Your task is to repeat the listing exactly.

### Supplied material
★ ★ ★ ★
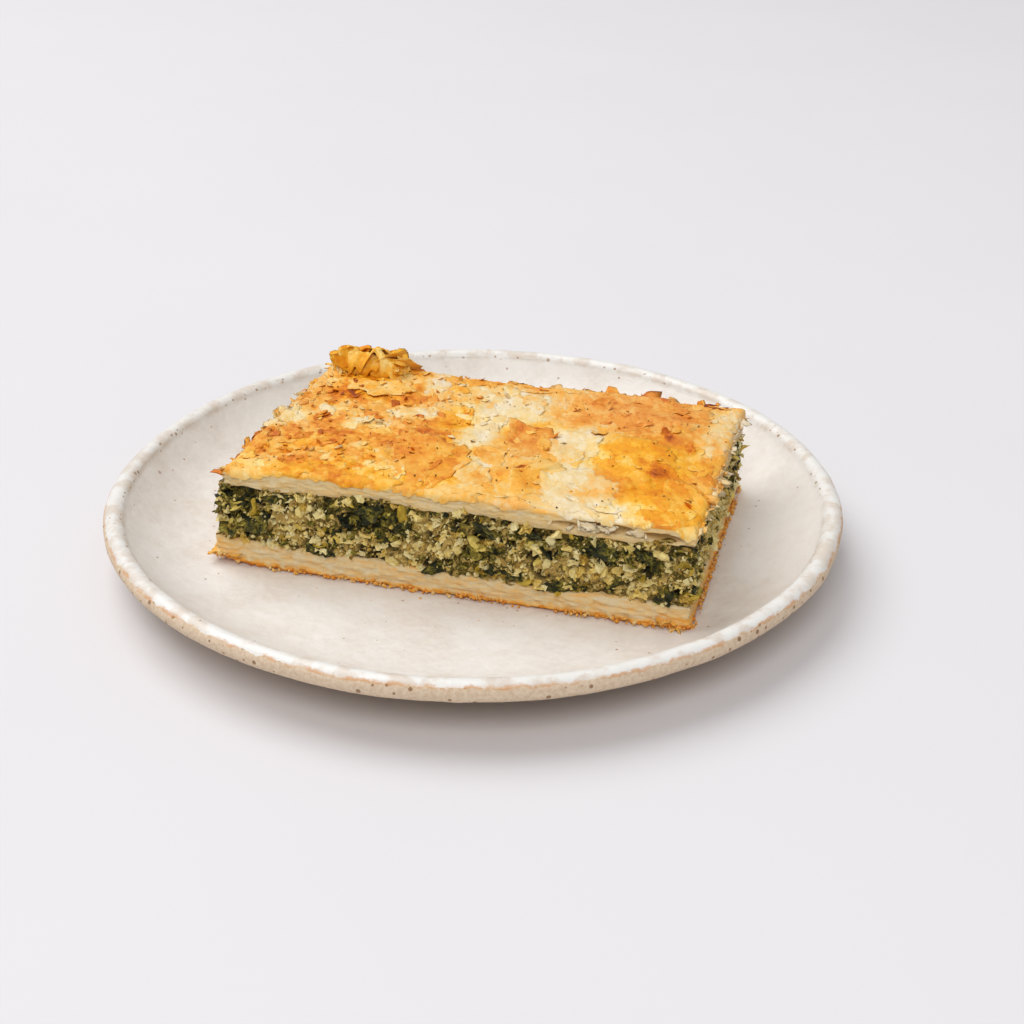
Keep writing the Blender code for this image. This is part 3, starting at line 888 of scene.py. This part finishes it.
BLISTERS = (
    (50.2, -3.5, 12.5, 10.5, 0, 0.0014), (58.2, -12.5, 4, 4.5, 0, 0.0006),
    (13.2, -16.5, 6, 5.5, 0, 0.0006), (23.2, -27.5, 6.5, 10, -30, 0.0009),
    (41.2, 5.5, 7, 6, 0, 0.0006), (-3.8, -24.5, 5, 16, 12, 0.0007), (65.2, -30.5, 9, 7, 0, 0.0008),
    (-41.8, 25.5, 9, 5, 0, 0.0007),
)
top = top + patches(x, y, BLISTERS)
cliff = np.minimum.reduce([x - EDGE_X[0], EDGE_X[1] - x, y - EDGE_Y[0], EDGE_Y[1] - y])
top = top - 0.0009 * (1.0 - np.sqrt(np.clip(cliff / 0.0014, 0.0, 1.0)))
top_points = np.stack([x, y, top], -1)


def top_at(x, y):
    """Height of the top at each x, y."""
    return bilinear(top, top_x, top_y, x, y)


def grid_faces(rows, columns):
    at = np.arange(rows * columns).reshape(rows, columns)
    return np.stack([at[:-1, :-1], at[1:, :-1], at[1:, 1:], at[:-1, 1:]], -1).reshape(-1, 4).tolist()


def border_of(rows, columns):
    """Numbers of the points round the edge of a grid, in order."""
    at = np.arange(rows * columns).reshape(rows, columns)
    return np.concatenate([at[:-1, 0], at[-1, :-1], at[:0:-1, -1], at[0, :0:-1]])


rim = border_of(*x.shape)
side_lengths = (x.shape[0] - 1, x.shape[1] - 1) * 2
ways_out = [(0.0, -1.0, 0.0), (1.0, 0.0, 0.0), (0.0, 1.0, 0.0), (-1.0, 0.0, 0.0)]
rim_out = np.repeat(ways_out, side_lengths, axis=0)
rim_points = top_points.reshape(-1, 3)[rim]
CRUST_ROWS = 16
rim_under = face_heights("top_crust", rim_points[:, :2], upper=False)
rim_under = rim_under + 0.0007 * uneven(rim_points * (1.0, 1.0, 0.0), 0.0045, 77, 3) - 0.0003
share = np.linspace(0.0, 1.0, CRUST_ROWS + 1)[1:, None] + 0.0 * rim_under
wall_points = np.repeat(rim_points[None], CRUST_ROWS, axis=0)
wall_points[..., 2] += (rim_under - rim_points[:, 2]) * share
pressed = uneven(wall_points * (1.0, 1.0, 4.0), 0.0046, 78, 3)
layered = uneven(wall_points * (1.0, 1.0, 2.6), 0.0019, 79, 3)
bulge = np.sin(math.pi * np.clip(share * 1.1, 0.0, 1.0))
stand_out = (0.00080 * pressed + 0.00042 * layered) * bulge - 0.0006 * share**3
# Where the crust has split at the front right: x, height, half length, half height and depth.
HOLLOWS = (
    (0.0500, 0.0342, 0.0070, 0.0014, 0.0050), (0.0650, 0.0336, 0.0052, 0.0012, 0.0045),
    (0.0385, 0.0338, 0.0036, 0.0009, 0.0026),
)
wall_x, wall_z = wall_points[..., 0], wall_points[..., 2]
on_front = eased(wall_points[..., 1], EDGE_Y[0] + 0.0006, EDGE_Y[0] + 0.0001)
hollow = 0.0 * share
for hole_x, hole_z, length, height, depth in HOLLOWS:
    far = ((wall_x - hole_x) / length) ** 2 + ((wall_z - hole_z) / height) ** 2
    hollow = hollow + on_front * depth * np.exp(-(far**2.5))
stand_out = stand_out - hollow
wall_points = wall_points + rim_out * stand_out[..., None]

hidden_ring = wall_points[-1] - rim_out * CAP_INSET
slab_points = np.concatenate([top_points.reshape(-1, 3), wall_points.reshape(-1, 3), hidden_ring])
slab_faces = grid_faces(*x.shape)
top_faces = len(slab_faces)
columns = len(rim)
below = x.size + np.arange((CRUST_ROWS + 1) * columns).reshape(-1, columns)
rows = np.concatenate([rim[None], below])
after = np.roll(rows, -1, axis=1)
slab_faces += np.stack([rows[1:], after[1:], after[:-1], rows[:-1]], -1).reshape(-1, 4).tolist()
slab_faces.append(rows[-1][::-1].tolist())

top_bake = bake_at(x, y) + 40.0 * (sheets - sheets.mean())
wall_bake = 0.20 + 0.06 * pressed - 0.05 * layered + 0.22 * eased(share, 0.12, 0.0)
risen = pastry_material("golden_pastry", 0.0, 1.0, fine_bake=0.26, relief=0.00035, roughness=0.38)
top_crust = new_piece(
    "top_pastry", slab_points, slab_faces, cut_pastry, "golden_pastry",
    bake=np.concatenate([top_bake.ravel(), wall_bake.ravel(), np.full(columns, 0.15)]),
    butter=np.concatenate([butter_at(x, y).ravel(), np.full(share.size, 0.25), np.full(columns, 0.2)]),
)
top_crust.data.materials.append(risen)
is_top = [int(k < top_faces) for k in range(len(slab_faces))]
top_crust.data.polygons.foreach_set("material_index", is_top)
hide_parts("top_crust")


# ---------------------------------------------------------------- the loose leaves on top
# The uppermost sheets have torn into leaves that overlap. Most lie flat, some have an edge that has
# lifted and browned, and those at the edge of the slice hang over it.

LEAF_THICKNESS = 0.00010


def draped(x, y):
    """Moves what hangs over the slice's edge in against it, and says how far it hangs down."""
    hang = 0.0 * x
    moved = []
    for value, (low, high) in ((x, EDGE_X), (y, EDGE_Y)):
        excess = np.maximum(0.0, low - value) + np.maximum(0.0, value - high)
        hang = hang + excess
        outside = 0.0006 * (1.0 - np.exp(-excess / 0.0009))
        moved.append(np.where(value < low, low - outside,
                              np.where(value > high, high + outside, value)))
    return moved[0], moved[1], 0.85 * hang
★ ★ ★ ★
### Written response
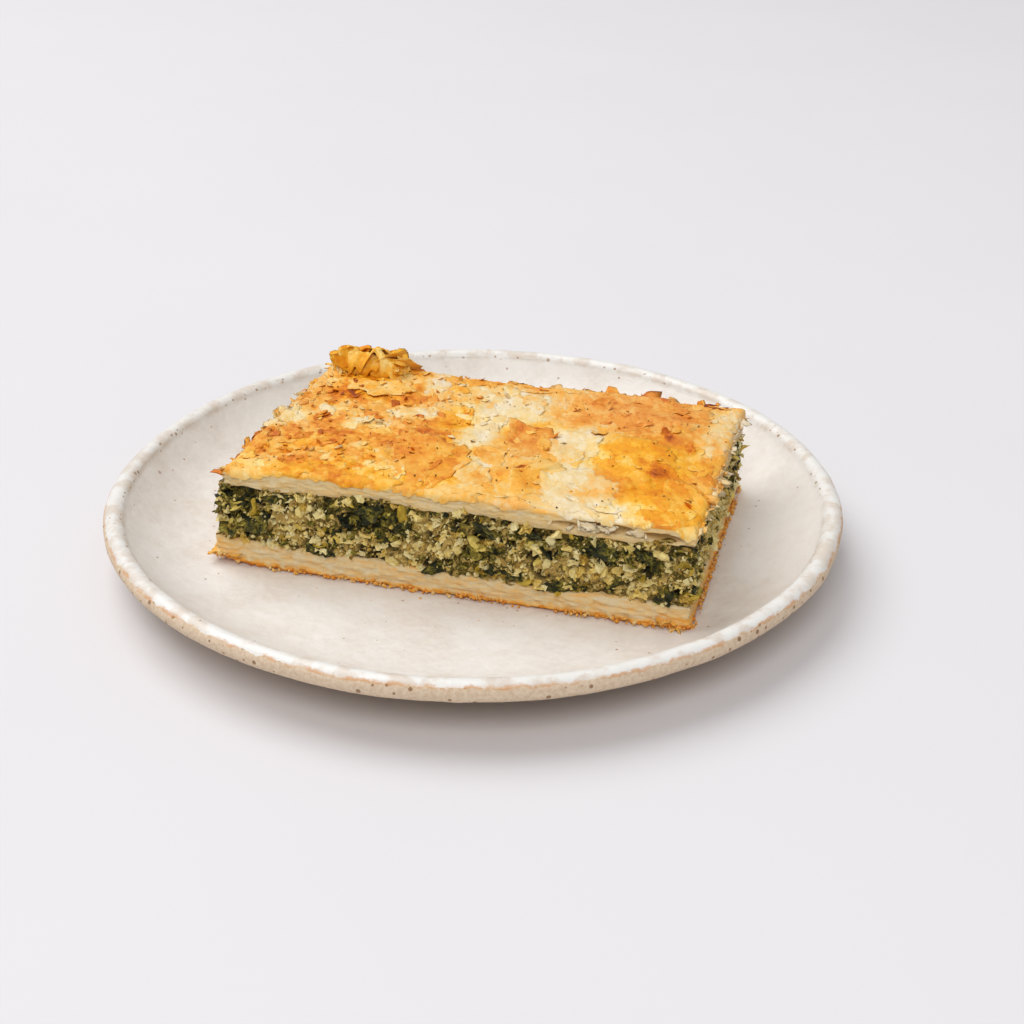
Keep writing the Blender code for this image. This is part 3, starting at line 888 of scene.py. This part finishes it.
BLISTERS = (
    (50.2, -3.5, 12.5, 10.5, 0, 0.0014), (58.2, -12.5, 4, 4.5, 0, 0.0006),
    (13.2, -16.5, 6, 5.5, 0, 0.0006), (23.2, -27.5, 6.5, 10, -30, 0.0009),
    (41.2, 5.5, 7, 6, 0, 0.0006), (-3.8, -24.5, 5, 16, 12, 0.0007), (65.2, -30.5, 9, 7, 0, 0.0008),
    (-41.8, 25.5, 9, 5, 0, 0.0007),
)
top = top + patches(x, y, BLISTERS)
cliff = np.minimum.reduce([x - EDGE_X[0], EDGE_X[1] - x, y - EDGE_Y[0], EDGE_Y[1] - y])
top = top - 0.0009 * (1.0 - np.sqrt(np.clip(cliff / 0.0014, 0.0, 1.0)))
top_points = np.stack([x, y, top], -1)


def top_at(x, y):
    """Height of the top at each x, y."""
    return bilinear(top, top_x, top_y, x, y)


def grid_faces(rows, columns):
    at = np.arange(rows * columns).reshape(rows, columns)
    return np.stack([at[:-1, :-1], at[1:, :-1], at[1:, 1:], at[:-1, 1:]], -1).reshape(-1, 4).tolist()


def border_of(rows, columns):
    """Numbers of the points round the edge of a grid, in order."""
    at = np.arange(rows * columns).reshape(rows, columns)
    return np.concatenate([at[:-1, 0], at[-1, :-1], at[:0:-1, -1], at[0, :0:-1]])


rim = border_of(*x.shape)
side_lengths = (x.shape[0] - 1, x.shape[1] - 1) * 2
ways_out = [(0.0, -1.0, 0.0), (1.0, 0.0, 0.0), (0.0, 1.0, 0.0), (-1.0, 0.0, 0.0)]
rim_out = np.repeat(ways_out, side_lengths, axis=0)
rim_points = top_points.reshape(-1, 3)[rim]
CRUST_ROWS = 16
rim_under = face_heights("top_crust", rim_points[:, :2], upper=False)
rim_under = rim_under + 0.0007 * uneven(rim_points * (1.0, 1.0, 0.0), 0.0045, 77, 3) - 0.0003
share = np.linspace(0.0, 1.0, CRUST_ROWS + 1)[1:, None] + 0.0 * rim_under
wall_points = np.repeat(rim_points[None], CRUST_ROWS, axis=0)
wall_points[..., 2] += (rim_under - rim_points[:, 2]) * share
pressed = uneven(wall_points * (1.0, 1.0, 4.0), 0.0046, 78, 3)
layered = uneven(wall_points * (1.0, 1.0, 2.6), 0.0019, 79, 3)
bulge = np.sin(math.pi * np.clip(share * 1.1, 0.0, 1.0))
stand_out = (0.00080 * pressed + 0.00042 * layered) * bulge - 0.0006 * share**3
# Where the crust has split at the front right: x, height, half length, half height and depth.
HOLLOWS = (
    (0.0500, 0.0342, 0.0070, 0.0014, 0.0050), (0.0650, 0.0336, 0.0052, 0.0012, 0.0045),
    (0.0385, 0.0338, 0.0036, 0.0009, 0.0026),
)
wall_x, wall_z = wall_points[..., 0], wall_points[..., 2]
on_front = eased(wall_points[..., 1], EDGE_Y[0] + 0.0006, EDGE_Y[0] + 0.0001)
hollow = 0.0 * share
for hole_x, hole_z, length, height, depth in HOLLOWS:
    far = ((wall_x - hole_x) / length) ** 2 + ((wall_z - hole_z) / height) ** 2
    hollow = hollow + on_front * depth * np.exp(-(far**2.5))
stand_out = stand_out - hollow
wall_points = wall_points + rim_out * stand_out[..., None]

hidden_ring = wall_points[-1] - rim_out * CAP_INSET
slab_points = np.concatenate([top_points.reshape(-1, 3), wall_points.reshape(-1, 3), hidden_ring])
slab_faces = grid_faces(*x.shape)
top_faces = len(slab_faces)
columns = len(rim)
below = x.size + np.arange((CRUST_ROWS + 1) * columns).reshape(-1, columns)
rows = np.concatenate([rim[None], below])
after = np.roll(rows, -1, axis=1)
slab_faces += np.stack([rows[1:], after[1:], after[:-1], rows[:-1]], -1).reshape(-1, 4).tolist()
slab_faces.append(rows[-1][::-1].tolist())

top_bake = bake_at(x, y) + 40.0 * (sheets - sheets.mean())
wall_bake = 0.20 + 0.06 * pressed - 0.05 * layered + 0.22 * eased(share, 0.12, 0.0)
risen = pastry_material("golden_pastry", 0.0, 1.0, fine_bake=0.26, relief=0.00035, roughness=0.38)
top_crust = new_piece(
    "top_pastry", slab_points, slab_faces, cut_pastry, "golden_pastry",
    bake=np.concatenate([top_bake.ravel(), wall_bake.ravel(), np.full(columns, 0.15)]),
    butter=np.concatenate([butter_at(x, y).ravel(), np.full(share.size, 0.25), np.full(columns, 0.2)]),
)
top_crust.data.materials.append(risen)
is_top = [int(k < top_faces) for k in range(len(slab_faces))]
top_crust.data.polygons.foreach_set("material_index", is_top)
hide_parts("top_crust")


# ---------------------------------------------------------------- the loose leaves on top
# The uppermost sheets have torn into leaves that overlap. Most lie flat, some have an edge that has
# lifted and browned, and those at the edge of the slice hang over it.

LEAF_THICKNESS = 0.00010


def draped(x, y):
    """Moves what hangs over the slice's edge in against it, and says how far it hangs down."""
    hang = 0.0 * x
    moved = []
    for value, (low, high) in ((x, EDGE_X), (y, EDGE_Y)):
        excess = np.maximum(0.0, low - value) + np.maximum(0.0, value - high)
        hang = hang + excess
        outside = 0.0006 * (1.0 - np.exp(-excess / 0.0009))
        moved.append(np.where(value < low, low - outside,
                              np.where(value > high, high + outside, value)))
    return moved[0], moved[1], 0.85 * hang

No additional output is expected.